GOAL OF THE EXERCISE |
Every line of the material is to be repeated exactly as it stands.
---+---
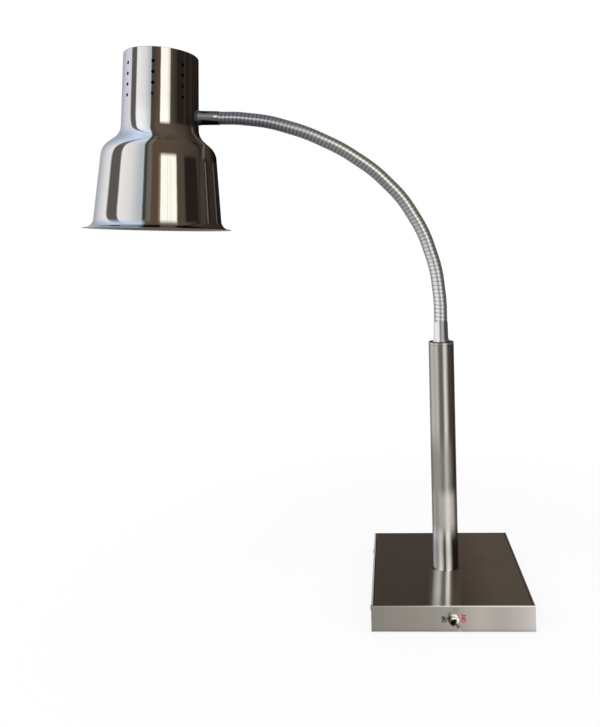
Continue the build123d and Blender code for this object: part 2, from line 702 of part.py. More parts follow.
def neck_cone(offset, low, high):
    """Solid cone that follows the neck's outside at an offset."""
    return turned([
        (0, low), (neck_radius(low) + offset, low), (neck_radius(high) + offset, high), (0, high)])


def shade_outline():
    """Outside of the shade from its rim to the middle of its top."""
    return FilletPolyline(
        (RIM_RADIUS, 0), (BODY_FOOT_RADIUS, 0), (BODY_HEAD_RADIUS, SHOULDER_HEIGHT),
        (NECK_FOOT_RADIUS, NECK_FOOT_HEIGHT), (NECK_TOP_RADIUS, SHADE_HEIGHT), (0, SHADE_HEIGHT),
        radius=(RIM_CURVE, SHOULDER_CURVE, SHOULDER_CURVE, CROWN_CURVE))


def shade_form(clearance):
    """Solid that fills the shade from its rim to its top, larger by a clearance."""
    line = offset(shade_outline(), clearance, side=Side.RIGHT, closed=False)
    rim, top = sorted((line @ 0, line @ 1), key=lambda end: end.Y)
    closing = Polyline(top, (0, rim.Y), rim)
    return revolve(Plane.XZ * make_face([line, closing]), Axis.Z, 360)


def shade_wall():
    """Spun wall of the shade: flared rim, tapered body, rounded shoulder, neck and closed top."""
    wall = make_face(offset(shade_outline(), SHADE_SHEET, side=Side.LEFT))
    return revolve(Plane.XZ * wall, Axis.Z, 360)


def shade_body():
    """The shade from its rim to the seam, where the neck goes on as a solid of its own."""
    return shade_wall() & upright_cylinder(RIM_RADIUS + PAST, -SHADE_SHEET - PAST, SHADE_SEAM)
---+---
THE RESPONSE |
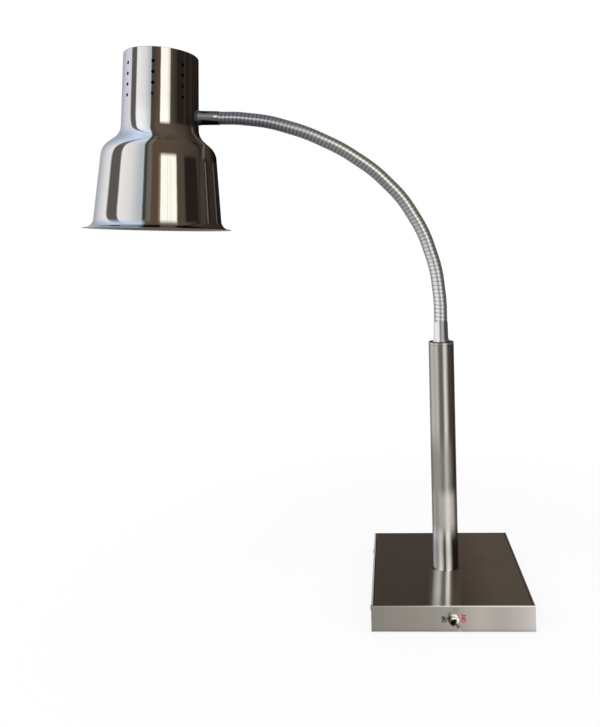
Continue the build123d and Blender code for this object: part 2, from line 702 of part.py. More parts follow.
def neck_cone(offset, low, high):
    """Solid cone that follows the neck's outside at an offset."""
    return turned([
        (0, low), (neck_radius(low) + offset, low), (neck_radius(high) + offset, high), (0, high)])


def shade_outline():
    """Outside of the shade from its rim to the middle of its top."""
    return FilletPolyline(
        (RIM_RADIUS, 0), (BODY_FOOT_RADIUS, 0), (BODY_HEAD_RADIUS, SHOULDER_HEIGHT),
        (NECK_FOOT_RADIUS, NECK_FOOT_HEIGHT), (NECK_TOP_RADIUS, SHADE_HEIGHT), (0, SHADE_HEIGHT),
        radius=(RIM_CURVE, SHOULDER_CURVE, SHOULDER_CURVE, CROWN_CURVE))


def shade_form(clearance):
    """Solid that fills the shade from its rim to its top, larger by a clearance."""
    line = offset(shade_outline(), clearance, side=Side.RIGHT, closed=False)
    rim, top = sorted((line @ 0, line @ 1), key=lambda end: end.Y)
    closing = Polyline(top, (0, rim.Y), rim)
    return revolve(Plane.XZ * make_face([line, closing]), Axis.Z, 360)


def shade_wall():
    """Spun wall of the shade: flared rim, tapered body, rounded shoulder, neck and closed top."""
    wall = make_face(offset(shade_outline(), SHADE_SHEET, side=Side.LEFT))
    return revolve(Plane.XZ * wall, Axis.Z, 360)


def shade_body():
    """The shade from its rim to the seam, where the neck goes on as a solid of its own."""
    return shade_wall() & upright_cylinder(RIM_RADIUS + PAST, -SHADE_SHEET - PAST, SHADE_SEAM)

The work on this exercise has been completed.